— BEGIN GIVEN RECORDS —

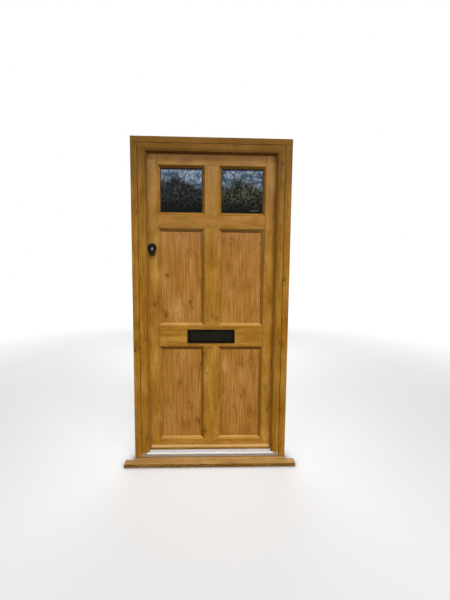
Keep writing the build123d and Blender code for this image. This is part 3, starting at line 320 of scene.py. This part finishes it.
def mill_finish():
    """Drawn aluminium, dusty, with splash marks on the lower part of its front."""
    material, f, shader = new_finish("mill finish aluminium", IOR=1.45, Metallic=0.08)
    x, y, z = f.place().parts()
    drawn = f.noise(f.vector(x * 0.8, y * 60.0, z * 60.0), 9.0, 3.0)
    dust = f.noise(f.vector(x * 3.0, y * 8.0, z * 3.0), 5.0, 4.0).between(0.42, 0.75)
    splash = 1 - (z + dust * 0.004).between(SPLASH_LOW, SPLASH_HIGH)
    shade = f.mix(colour(240, 241, 242), colour(250, 250, 250), drawn)
    shade = f.mix(shade, colour(180, 174, 162), dust * 0.25)
    shade = f.mix(shade, colour(124, 114, 95), splash * 0.82)
    # Painted shade darkens the quirks and corners of the extrusion.
    shade = grime(f, shade, colour(62, 54, 42), QUIRK_REACH, 0.60)
    join(shade, shader, "Base Color")
    join(0.46 + dust * 0.25 + drawn * 0.08, shader, "Roughness")
    relief(f, shader, drawn, 0.15, 0.0002, f.rounded(0.0006))
    return material


def moulded_plastic(name, body, roughness, dusty):
    """A plain moulded plastic or rubber with a fine skin and some dust."""
    material, f, shader = new_finish(name, IOR=1.46, Specular_IOR_Level=0.3)
    place = f.place()
    skin = f.noise(place, 900.0, 2.0)
    dust = f.noise(place, 26.0, 4.0).between(0.40, 0.75) * dusty
    join(f.mix(body, colour(150, 140, 124), dust), shader, "Base Color")
    join(roughness + dust * 0.3, shader, "Roughness")
    relief(f, shader, skin, 0.10, 0.0002, f.rounded(0.0010))
    return material


wear("threshold", mill_finish())
end_block = moulded_plastic("grey end block", colour(158, 142, 118), 0.6, dusty=0.5)
wear("threshold_end_left", end_block)
wear("threshold_end_right", end_block)


# ---- Jambs, head and extension --------------------------------------------------------
# Two jambs with a head lying on them, all of one rebated and moulded section, and three
# square lengths that widen the frame to its opening. Each length is its own board.

FRAME_SEAM = 0.0032
OVOLO_START, OVOLO_END, OVOLO_BULGE = 0.0015, 0.0120, 0.0040
REBATE_FACE = 0.0125

frame_stain = palette(base=(166, 115, 34), pale=(194, 145, 62), dark=(128, 80, 16),
                      seam=(84, 50, 12), deep=(54, 30, 2), sun=(214, 166, 92))
frame_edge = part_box("frame_head")[1]
frame_seams = {"z": (("x", frame_edge.x, FRAME_SEAM),), "x": (("z", frame_edge.z, FRAME_SEAM),)}
for node, along, offset in (
        ("jamb_lock", "z", 0.63), ("jamb_hinge", "z", 1.71), ("frame_head", "x", 2.27),
        ("extension_left", "z", 4.13), ("extension_right", "z", 5.57),
        ("extension_head", "x", 6.29)):
    moulded = None if node.startswith("extension") else (OVOLO_START, OVOLO_END, OVOLO_BULGE)
    stained(node, along, frame_stain, offset, sheltered=0.20, dirt=0.15,
            seams=frame_seams[along], ovolo=moulded, above=(colour(84, 62, 42), 0.48),
            rebate=REBATE_FACE)


# ---- Weather seals --------------------------------------------------------------------
# Soft black rubber lengths, pushed into a groove behind the frame's stop, and one on the
# threshold. They close the gap round the shut leaf.

seal = moulded_plastic("black seal", colour(22, 22, 22), 0.75, dusty=0.12)
wear("frame_seals", seal)
wear("threshold_seal", seal)


# ---- Stiles, rails and muntins --------------------------------------------------------
# Mortised and tenoned members with a moulding worked on their edges. The grain runs along
# each member, so the joints show where it turns.

RAIL_SEAM = 0.0025

leaf_stain = palette(base=(174, 122, 43), pale=(202, 153, 73), dark=(136, 88, 24),
                     seam=(88, 54, 14), deep=(54, 30, 2), sun=(222, 174, 98))
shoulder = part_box("glazing_beads_right")[1].x
member_seams = {"z": (), "x": (("x", shoulder, RAIL_SEAM),)}
for node, along, offset in (
        ("stile_lock", "z", 7.13), ("stile_hinge", "z", 8.39), ("top_rail", "x", 9.41),
        ("mid_rail", "x", 10.57), ("lock_rail", "x", 11.83), ("bottom_rail", "x", 12.71),
        ("muntin_top", "z", 13.37), ("muntin_middle", "z", 14.93), ("muntin_lower", "z", 15.61)):
    stained(node, along, leaf_stain, offset, dirt=0.30, seams=member_seams[along],
            above=(colour(166, 134, 102), 0.34))


# ---- Panels ---------------------------------------------------------------------------
# Four flat veneered boards, loose in their grooves. Their stain is redder than the frame's,
# and their grain has close dark streaks and small knots.

panel_stain = palette(base=(175, 121, 51), pale=(201, 150, 86), dark=(140, 86, 29),
                      deep=(88, 44, 8), sun=(208, 160, 96))
for node, offset in (("panel_middle_left", 16.3), ("panel_middle_right", 17.9),
                     ("panel_lower_left", 19.1), ("panel_lower_right", 20.7)):
    stained(node, "z", panel_stain, offset, knots=0.2, streaks=1.35, swirl=0.35, paws=0.6,
            above=(colour(194, 146, 108), 0.6))


# ---- Glazed lights --------------------------------------------------------------------
# Sealed double glazing, two panes of float glass on a spacer bar, that lies on a black
# gasket. Four mitred timber beads hold it from outside.

BEAD_WIDTH = 0.0160
# The gasket's section: how far it reaches over the pane, and how far it stands proud of it.
GASKET_SECTION = ((0.0, 0.0), (0.0, 0.0026), (0.0008, 0.0030), (0.0032, 0.0030),
                  (0.0041, 0.0024), (0.0044, 0.0012), (0.0044, 0.0))

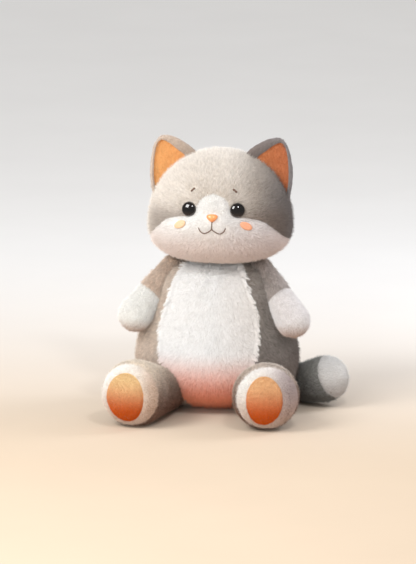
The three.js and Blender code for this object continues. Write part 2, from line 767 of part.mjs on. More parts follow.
function legPieces() {
  const joint = dollJoint(JOINTS.hip, LEG.discFace, LEG.bodyWall);
  const shell = shellOf(legForm(20, 6)).subtract(joint.hole);
  const seamHeight = LEG.hip.distanceTo(LEG.foot) + FOOT.bandSeam;
  const seam = beyond(new THREE.Vector3(0, 0, seamHeight), Z_AXIS);
  const foot = shell.intersect(seam.translate([0, 0, SEAM_GAP]));
  const [padX, padY] = FOOT.padHalf;
  const through = rod(1, seamHeight + SEAM_GAP / 2, seamHeight + 2 * FOOT.radius, 24);
  const oval = (shrink) => through.scale([padX - shrink, padY - shrink, 1]);
  const stuffing = solid(inset(legForm(10, 6), FABRIC + LOOSE)).subtract(joint.limbPocket);
  return [
    ["leg_cover", shell.subtract(seam), GREY, FABRIC_FINISH],
    ["foot_band", foot.subtract(oval(0)), WHITE, FABRIC_FINISH],
    ["foot_pad", foot.intersect(oval(SEAM_GAP)), ORANGE, FABRIC_FINISH],
    ["leg_stuffing", stuffing, FIBRE, FABRIC_FINISH],
    ["hip_disc", joint.disc, PLASTIC, PLASTIC_FINISH],
    ["hip_lock", joint.lock, PLASTIC, PLASTIC_FINISH],
  ];
}

function makeTail() {
  const tail = new THREE.Group();
  const shell = shellOf(tailForm(14, 7));
  const end = new THREE.Vector3(...TAIL_PATH[TAIL_PATH.length - 1]);
  const facing = TAIL.tipSeam.clone().normalize();
  const tipRoom = beyond(end.clone().addScaledVector(facing, SEAM_GAP), facing);
  tail.add(
    mesh("tail_cover", shell.subtract(beyond(end, facing)), GREY, FABRIC_FINISH),
    mesh("tail_tip", shell.intersect(tipRoom), WHITE, FABRIC_FINISH),
    mesh("tail_stuffing", solid(inset(tailForm(7, 7), FABRIC + LOOSE)), FIBRE, FABRIC_FINISH),
  );
  return tail;
}

const cat = new THREE.Group();
cat.name = "plush_cat";
const arms = makeLimbs(armFrame(), armPieces());
const legs = makeLimbs(legFrame(), legPieces());
cat.add(makeBody(), makeHead(), arms, legs, makeTail());
export default cat;
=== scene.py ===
"""The plush cat's looks: sewn panels over stuffed forms, with pile, embroidery, safety eyes and felt."""

import json
import math

import bmesh
import bpy
import numpy as np
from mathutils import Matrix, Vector
from mathutils.bvhtree import BVHTree
from mathutils.kdtree import KDTree


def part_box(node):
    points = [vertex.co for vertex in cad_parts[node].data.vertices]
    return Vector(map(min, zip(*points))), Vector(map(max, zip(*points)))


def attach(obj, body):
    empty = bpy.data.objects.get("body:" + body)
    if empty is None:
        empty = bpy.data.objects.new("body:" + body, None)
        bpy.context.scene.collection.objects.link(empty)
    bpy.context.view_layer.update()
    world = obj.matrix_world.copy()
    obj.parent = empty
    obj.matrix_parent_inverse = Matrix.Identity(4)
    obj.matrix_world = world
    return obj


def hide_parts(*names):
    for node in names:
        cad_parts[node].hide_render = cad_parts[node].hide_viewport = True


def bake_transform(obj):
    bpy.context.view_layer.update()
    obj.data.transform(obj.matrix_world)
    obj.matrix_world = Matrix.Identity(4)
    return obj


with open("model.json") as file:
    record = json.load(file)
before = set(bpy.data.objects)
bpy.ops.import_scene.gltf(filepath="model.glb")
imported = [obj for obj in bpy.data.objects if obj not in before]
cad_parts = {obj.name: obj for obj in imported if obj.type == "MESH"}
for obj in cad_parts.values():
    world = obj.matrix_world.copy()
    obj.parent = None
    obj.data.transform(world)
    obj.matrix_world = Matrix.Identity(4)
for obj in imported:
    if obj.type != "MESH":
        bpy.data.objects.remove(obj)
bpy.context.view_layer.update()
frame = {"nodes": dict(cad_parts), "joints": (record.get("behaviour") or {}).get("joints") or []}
JOINTS = {joint["name"]: joint for joint in frame["joints"]}

MM = 0.001
TINY, FAR = 1e-9, 1e3
SIDES = (("left", 1), ("right", -1))
MIRROR = np.array([-1, 1])
CURVE_SAMPLES = 24  # between two given points of a curve
NOISE = {"waves": 7, "spread": (0.7, 1.5), "scale": 3.2}
FINE = 2  # subdivision of the sewn forms
CLOTH_FRAMES = 20
CLOTH = {
    "quality": 5,
    "mass": 0.3,
    "tension_stiffness": 15,
    "compression_stiffness": 8,
    "bending_stiffness": 0.6,
    "vertex_group_mass": "seams",
    "use_pressure": True,
    "uniform_pressure_force": 4.0,
}
SEAM_HOLD = 0.9  # how firmly the seams hold still while the cloth swells
LUMPS = ((5.5, 0.6), (14, 0.4))  # the lumps of the pile: their sizes and their shares
BACK_SEAM = {"start": 10, "depth": 0.9}
FORM_GAP, PILE_GAP = 0.4, 0.1  # how far the sewn forms and their pile stay off the floor

# The pile: its hairs to the square millimetre, its lengths, and how the hairs lie and stray.
PILE_DENSITY = 2.2
PILE_LENGTH = {"crown": 4.4, "face": 2.8, "ear": 4.2, "lining": 1.3, "torso": 4.6, "belly": 4.6}
PILE_LENGTH |= {"sleeve": 4.0, "mitt": 3.0, "leg": 3.2, "left_band": 2.8, "right_band": 2.8}
PILE_LENGTH |= {"pad": 1.5, "tail": 4.2, "tip": 4.2}
HAIR = {"lay": 0.95, "lengths": (0.75, 1.15), "wander": 0.16, "swirl_size": 30, "droop": 0.45, "bend": 1.4}
HAIR |= {"sunk": 0.4, "taper": (1.0, 0.95, 0.7, 0.25)}
STRAYS = {"share": 0.14, "length": 1.5, "lean": 0.35}

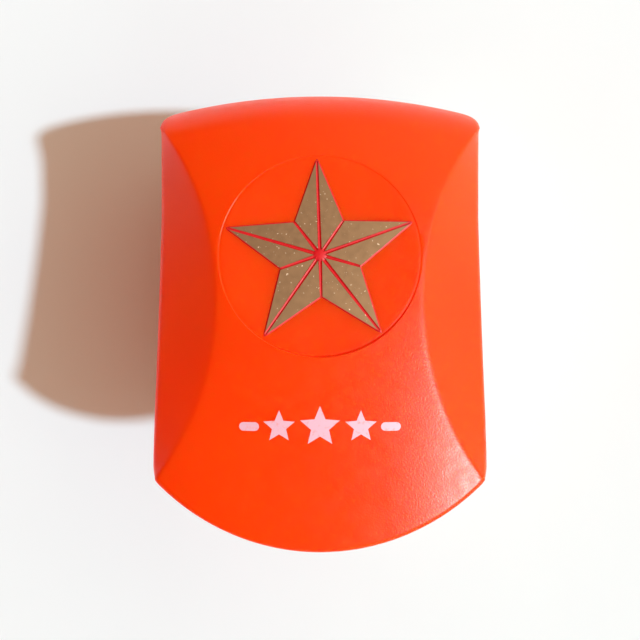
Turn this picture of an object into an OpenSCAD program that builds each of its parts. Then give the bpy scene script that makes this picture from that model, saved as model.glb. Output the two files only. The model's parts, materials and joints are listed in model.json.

— END GIVEN RECORDS —

-- REQUIREMENTS --
Your task is to repeat exactly the lines from the one that contains "obj.matrix_parent_inverse = Matrix.Identity(4)" through the one that contains "joint for joint", with both end lines included.

-- FINAL ANSWER --
    obj.matrix_parent_inverse = Matrix.Identity(4)
    obj.matrix_world = world
    return obj


def hide_parts(*names):
    for node in names:
        cad_parts[node].hide_render = cad_parts[node].hide_viewport = True


def bake_transform(obj):
    bpy.context.view_layer.update()
    obj.data.transform(obj.matrix_world)
    obj.matrix_world = Matrix.Identity(4)
    return obj


with open("model.json") as file:
    record = json.load(file)
before = set(bpy.data.objects)
bpy.ops.import_scene.gltf(filepath="model.glb")
imported = [obj for obj in bpy.data.objects if obj not in before]
cad_parts = {obj.name: obj for obj in imported if obj.type == "MESH"}
for obj in cad_parts.values():
    world = obj.matrix_world.copy()
    obj.parent = None
    obj.data.transform(world)
    obj.matrix_world = Matrix.Identity(4)
for obj in imported:
    if obj.type != "MESH":
        bpy.data.objects.remove(obj)
bpy.context.view_layer.update()
frame = {"nodes": dict(cad_parts), "joints": (record.get("behaviour") or {}).get("joints") or []}
JOINTS = {joint["name"]: joint for joint in frame["joints"]}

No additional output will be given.